───── MATERIAL

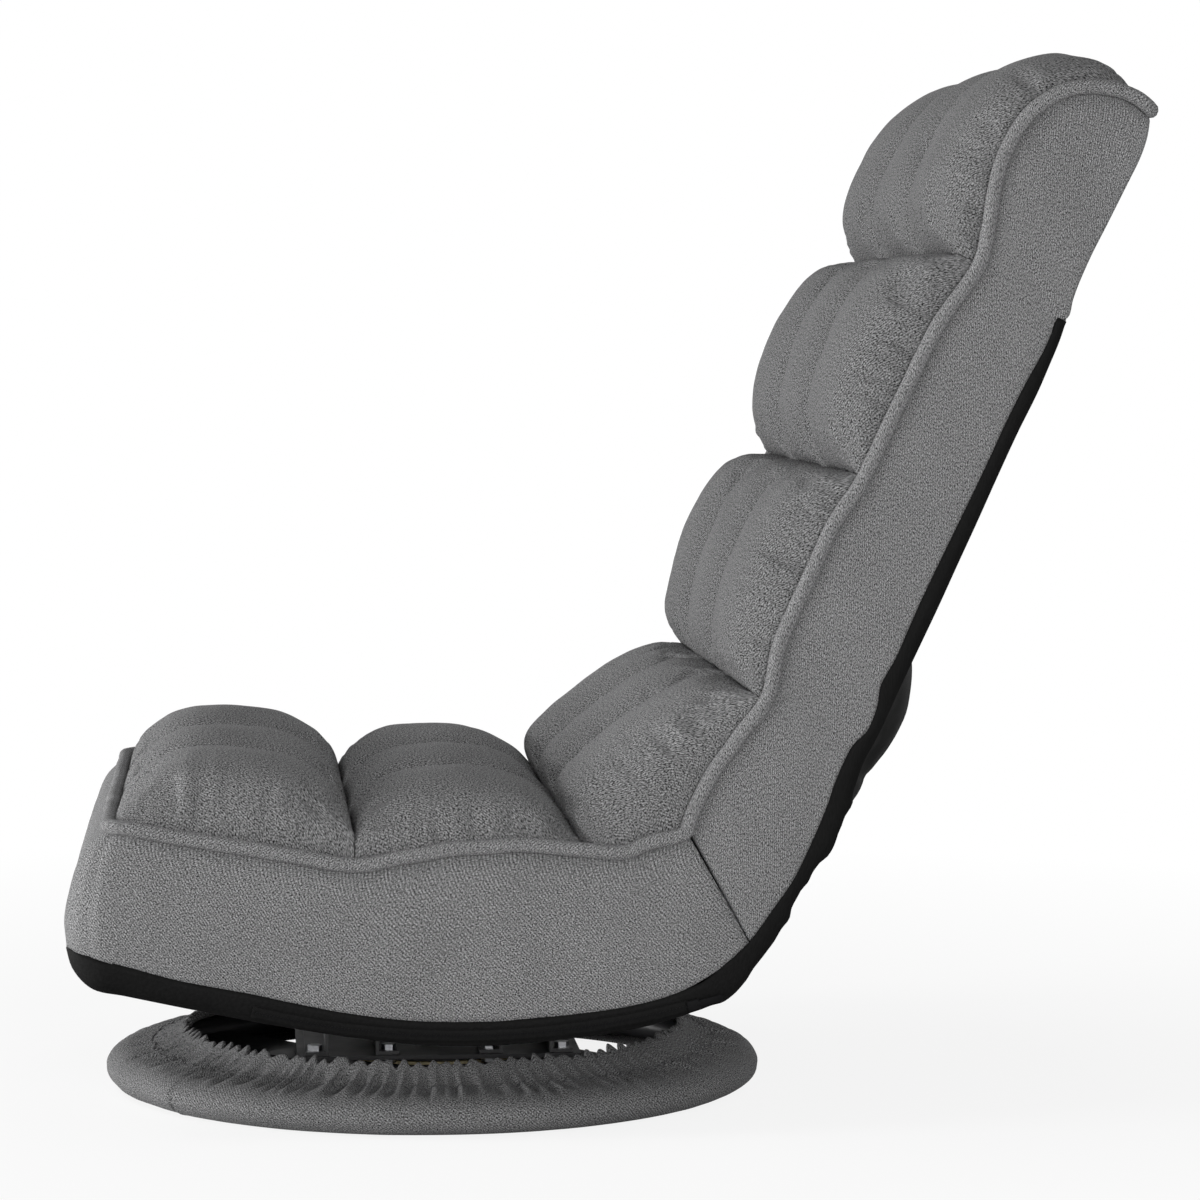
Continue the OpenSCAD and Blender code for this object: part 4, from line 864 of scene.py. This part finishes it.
def makeRingCover():
    w, h = ring["halfWide"], ring["halfHigh"]
    section = ringUnder + [(w*cos(radians(a)), max(-14.6, h*sin(radians(a)))) for a in range(-66, 91, 8)] + ringSlope
    hemStart = len(section) - len(ringSlope)
    bm = bmesh.new()
    verts = [bm.verts.new(((ring["radius"] + x)*mm, 0, (ring["centre"] + z)*mm)) for x, z in section]
    edges = [bm.edges.new((a, b)) for a, b in zip(verts, verts[1:])]
    bmesh.ops.spin(bm, geom=verts + edges, cent=(0, 0, 0), axis=(0, 0, 1), angle=2*pi,
                   steps=ring["steps"], use_merge=True)
    bmesh.ops.remove_doubles(bm, verts=bm.verts[:], dist=0.01*mm)
    weave = bm.loops.layers.uv.new("weave")
    lengths = [0.0]
    for a, b in zip(section, section[1:]):
        lengths.append(lengths[-1] + ((a[0] - b[0])**2 + (a[1] - b[1])**2)**0.5)
    rowOf = {}
    for vert in bm.verts:
        r = vert.co.xy.length/mm - ring["radius"]
        z = vert.co.z/mm - ring["centre"]
        rowOf[vert] = min(range(len(section)), key=lambda i: (section[i][0] - r)**2 + (section[i][1] - z)**2)
    around = 2*pi*ring["radius"]
    for face in bm.faces:
        angles = [atan2(v.co.y, v.co.x) % (2*pi) for v in face.verts]
        wraps = max(angles) - min(angles) > pi
        for loop, angle in zip(face.loops, angles):
            if wraps and angle < pi:
                angle += 2*pi
            loop[weave].uv = (angle/(2*pi)*around*mm, lengths[rowOf[loop.vert]]*mm + 0.5)
    for vert in bm.verts:
        angle = atan2(vert.co.y, vert.co.x)
        along = angle/(2*pi)*around
        level = rowOf[vert]
        pull = step(hemStart - 9, len(section) - 6, level)
        beat = 0.75*sin(ring["ruffles"]*angle + 6.0*ripple(along, 0, 0, 40))
        beat += 1.5*ripple(along, level*0.9, 50.5, 7)
        strength = 0.72 + 0.9*abs(ripple(along, 9, 0.5, 24))
        lift = pull**1.4*strength*beat*ring["gather"]
        lift *= 1 - 0.45*step(len(section) - 6, len(section) - 1, level)
        cx, cz = (vert.co.xy.length/mm - ring["radius"]), vert.co.z/mm - ring["centre"]
        reach = max(8.0, (cx*cx + cz*cz)**0.5)
        free = step(2, 6, level)
        body = free*(1.0*ripple(along, level*2.2, 3, 48) + 0.5*ripple(along, level*2.2, 13, 19))
        body += 2.4*step(hemStart - 11, hemStart + 3, level)*ripple(along + level*1.2, level*0.7, 23, 12)
        fromLap = (angle - radians(ring["lapAt"]))*ring["radius"] + 2.2*ripple(level*3.0, 0, 0, 20)
        body += free*(1.0*exp(-((fromLap - 3.4)/2.4)**2) - 3.0*exp(-(fromLap/1.3)**2))
        grow = lift + body*(1 - pull)
        scale = 1 + grow/reach
        r = ring["radius"] + cx*scale
        z = max(ring["centre"] + cz*scale, 0.35)
        vert.co = Vector((r*cos(angle), r*sin(angle), z))*mm
    line = sorted((v for v in bm.verts if rowOf[v] == hemStart + 1), key=lambda v: atan2(v.co.y, v.co.x))
    channel = [v.co.copy() for v in line]      # where the elastic is stitched in
    faceAwayFrom(bm, lambda c: Vector((*(c.xy.normalized()*ring["radius"]*mm), ring["centre"]*mm)))
    return addPiece("ringCover", bm, ringCloth), channel


ringCover, channelLine = makeRingCover()
giveWall(ringCover, ring["cloth"])
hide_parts("base_ring_cover", "base_ring_foam", "base_hem_elastic")
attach(ringCover, "base")
print("ring cover made")

# Stitching round the elastic's channel
stitch = {"thread": 0.8, "every": 3, "lift": 0.35}


def makeStitching(line):
    bm = bmesh.new()
    for i in range(0, len(line) - 2, stitch["every"]):
        ends = [line[i], line[i + 2]]
        ahead = ends[1] - ends[0]
        made = bmesh.ops.create_cube(bm, size=1)
        turn = ahead.to_track_quat("X", "Z")
        thick = stitch["thread"]*mm
        for vert in made["verts"]:
            local = Vector((vert.co.x*ahead.length*0.95, vert.co.y*thick, vert.co.z*thick))
            vert.co = turn @ local + (ends[0] + ends[1])/2 + Vector((0, 0, stitch["lift"]*mm))
    return addPiece("ringStitching", bm, threadFinish, smooth=False)


stitching = makeStitching(channelLine)
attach(stitching, "base")

# Zip along the near side: the band there is an arc, with its lowest point at the zip's middle
zipper = {"middle": 15, "length": 310, "pitch": 2.4, "tape": 9, "tooth": (1.3, 0.7, 1.6),
          "bandLow": 68, "bandArc": 640, "bandIn": 9}


# Middle of the band on the near side, and its slope
def bandMiddle(x):
    drop = sqrt((zipper["bandArc"] - zipper["bandIn"])**2 - (x - zipper["middle"])**2)
    return zipper["bandLow"] + zipper["bandArc"] - drop, atan2(x - zipper["middle"], drop)


# A small box lying along the band at x, its size and its place from there in mm
def layBox(bm, x, y, size, spot=(0, 0, 0)):
    z, slope = bandMiddle(x)
    for vert in bmesh.ops.create_cube(bm, size=1)["verts"]:
        cx, cz = vert.co.x*size[0] + spot[0], vert.co.z*size[2] + spot[2]
        vert.co = Vector((x + cx*cos(slope) - cz*sin(slope), y + vert.co.y*size[1] + spot[1],
                          z + cz*cos(slope) + cx*sin(slope)))*mm


def makeZip():
    def place(a, b):
        x = zipper["middle"] - zipper["length"]/2 + a*zipper["length"]
        z, slope = bandMiddle(x)
        off = (b - 0.5)*zipper["tape"]
        return Vector((x - off*sin(slope), -262.3 - 0.35*sin(pi*b), z + off*cos(slope)))
    bm = layGrid(90, 5, place)
    faceAwayFrom(bm, lambda c: Vector((c.x, 0, c.z)))
    tape = addPiece("zipTape", bm, tapeCloth)
    giveWall(tape, 0.0005)
    teeth = bmesh.new()
    for i in range(int(zipper["length"]/zipper["pitch"])):
        x = zipper["middle"] - zipper["length"]/2 + (i + 0.5)*zipper["pitch"]
        layBox(teeth, x, -262.9, zipper["tooth"])
    coil = addPiece("zipTeeth", teeth, hardFinishes["zip_metal"], smooth=False)
    return tape, coil


zipTape, zipTeeth = makeZip()
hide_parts("seat_zip")
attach(zipTape, "seat")
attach(zipTeeth, "seat")


def makeSlider():
    bm = bmesh.new()
    x = zipper["middle"] + zipper["length"]/2 + 3
    # body, bridge and pull
    for size, spot in (((9, 2.4, 7), (0, 0, 0)), ((4, 1.6, 3), (4, -0.48, 0)), ((17, 1.1, 4.6), (13, -0.4, 0))):
        layBox(bm, x, -263.3, size, spot)
    bmesh.ops.bevel(bm, geom=bm.edges[:], offset=0.5*mm, segments=2, profile=0.5, affect="EDGES", material=-1)
    return addPiece("zipSlider", bm, hardFinishes["zip_metal"])


slider = makeSlider()
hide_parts("zip_slider")
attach(slider, "seat")

# Webbing straps inside
straps = {"wide": 50, "thick": 2, "half": 214.5}


def makeStraps(name, spots, body, node):
    bm = bmesh.new()
    for (x, z), ahead in spots:
        made = bmesh.ops.create_grid(bm, x_segments=24, y_segments=6, size=0.5)
        out = Vector((-ahead[1], ahead[0]))
        for vert in made["verts"]:
            y, s = vert.co.x*2*straps["half"], vert.co.y*straps["wide"]
            sag = -0.05*(1 - (2*vert.co.x)**2)
            vert.co = Vector((x + ahead[0]*s + out[0]*sag, y, z + ahead[1]*s + out[1]*sag))*mm
    weave = bm.loops.layers.uv.new("weave")
    for face in bm.faces:
        for loop in face.loops:
            loop[weave].uv = (loop.vert.co.y, loop.vert.co.x + loop.vert.co.z)
    bm.normal_update()
    piece = addPiece(name, bm, strapCloth)
    giveWall(piece, straps["thick"]*mm, 0.0)
    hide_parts(node)
    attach(piece, body)
    return piece


seatSpots, backSpots = [], []
for x in (-190, -125, 0, 112):      # on the seat rails' arc, 400 mm in radius
    t = (x + 14)/400
    rise = sqrt(1 - t*t)
    seatSpots.append(((x - t*11.4, 84 + 400*(1 - rise) + rise*11.4), Vector((rise, t))))
for s in (200, 280, 430, 510):
    backSpots.append((tuple(backPoint(s, -10.6)), Vector((sin(chair["lean"]), cos(chair["lean"])))))
makeStraps("seatStraps", seatSpots, "seat", "seat_webbing")
makeStraps("backStraps", backSpots, "backrest", "back_webbing")
print("zip, stitching and straps made")

# Camera, light and floor
view = {"place": (-0.1465, -3.1819, 0.5725), "down": 0.0636, "turn": 0.0864, "lens": 124.91}
cameraData = bpy.data.cameras.new("camera")
cameraData.lens = view["lens"]
cameraData.sensor_width = 36
camera = bpy.data.objects.new("camera", cameraData)
camera.location = view["place"]
camera.rotation_euler = (pi/2 - view["down"], 0, -view["turn"])
scene.collection.objects.link(camera)
scene.camera = camera

lamps = {
    "key": {"place": (-3.3, 0.3, 0.4), "size": 1.0, "power": 92},
    "low": {"place": (-1.6, -0.9, 0.25), "size": 0.8, "power": 8},
    "side": {"place": (0.5, -3.3, 0.8), "size": 1.2, "power": 50},
    "above": {"place": (-2.0, -0.9, 2.8), "size": 1.2, "power": 30},
    "behind": {"place": (1.7, 2.5, 1.9), "size": 1.8, "power": 10},
}
for name, lamp in lamps.items():
    light = bpy.data.lights.new(name, "AREA")
    light.shape = "SQUARE"
    light.size = lamp["size"]
    light.energy = lamp["power"]
    holder = bpy.data.objects.new(name, light)
    holder.location = lamp["place"]
    aim = Vector((0.05, 0, 0.35)) - Vector(lamp["place"])
    holder.rotation_euler = aim.to_track_quat("-Z", "Y").to_euler()
    scene.collection.objects.link(holder)

studio = {"air": 0.20, "background": 1.0, "floorSize": 6, "floorTone": 0.90, "floorRough": 0.9,
          "floorNear": 0.5, "floorFar": 1.5, "whiteNear": 0.86}


# Shows one shader or the other, by the share
def mixShaders(nodes, links, share, one, other, output):
    mix = nodes.new("ShaderNodeMixShader")
    links.new(share, mix.inputs["Fac"])
    links.new(one.outputs[0], mix.inputs[1])
    links.new(other.outputs[0], mix.inputs[2])
    links.new(mix.outputs[0], nodes[output].inputs["Surface"])


world = bpy.data.worlds.new("studio")
scene.world = world
world.use_nodes = True
wNodes, wLinks = world.node_tree.nodes, world.node_tree.links
air = wNodes["Background"]
air.inputs["Color"].default_value = (1, 1, 1, 1)
air.inputs["Strength"].default_value = studio["air"]
white = wNodes.new("ShaderNodeBackground")
white.inputs["Color"].default_value = (1, 1, 1, 1)
white.inputs["Strength"].default_value = studio["background"]
rays = wNodes.new("ShaderNodeLightPath").outputs
seen = combine(wNodes, wLinks, "MAXIMUM", rays["Is Camera Ray"], rays["Is Glossy Ray"])
seen = combine(wNodes, wLinks, "MAXIMUM", seen, rays["Is Transmission Ray"])
mixShaders(wNodes, wLinks, seen, air, white, "World Output")

floorBm = bmesh.new()
bmesh.ops.create_grid(floorBm, x_segments=1, y_segments=1, size=studio["floorSize"])
floorFinish, fNodes, fLinks, fShader = newMaterial("palePaper")
fShader.inputs["Base Color"].default_value = (*[studio["floorTone"]]*3, 1)
fShader.inputs["Roughness"].default_value = studio["floorRough"]
paper = fNodes.new("ShaderNodeEmission")
paper.inputs["Strength"].default_value = studio["background"]
fRays = fNodes.new("ShaderNodeLightPath")
fSpot = fNodes.new("ShaderNodeTexCoord")
fFar = fNodes.new("ShaderNodeVectorMath")
fFar.operation = "LENGTH"
fLinks.new(fSpot.outputs["Object"], fFar.inputs[0])
fade = remap(fNodes, fLinks, fFar.outputs["Value"], studio["floorNear"], studio["floorFar"],
             studio["whiteNear"], 1.0)      # plain white away from the chair
share = combine(fNodes, fLinks, "MULTIPLY", fRays.outputs["Is Camera Ray"], fade)
mixShaders(fNodes, fLinks, share, fShader, paper, "Material Output")
floorMesh = bpy.data.meshes.new("floor")
floorBm.to_mesh(floorMesh)
floorBm.free()
floorMesh.materials.append(floorFinish)
floor = bpy.data.objects.new("floor", floorMesh)
scene.collection.objects.link(floor)

scene.view_settings.view_transform = "Standard"
print("studio made")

──────────

**PROBLEM TO SOLVE**
Identify the lines that contain the string "body", and copy every one of them.

**EXPECTED ANSWER**
        body = free*(1.0*ripple(along, level*2.2, 3, 48) + 0.5*ripple(along, level*2.2, 13, 19))
        body += 2.4*step(hemStart - 11, hemStart + 3, level)*ripple(along + level*1.2, level*0.7, 23, 12)
        body += free*(1.0*exp(-((fromLap - 3.4)/2.4)**2) - 3.0*exp(-(fromLap/1.3)**2))
        grow = lift + body*(1 - pull)
    # body, bridge and pull
def makeStraps(name, spots, body, node):
    attach(piece, body)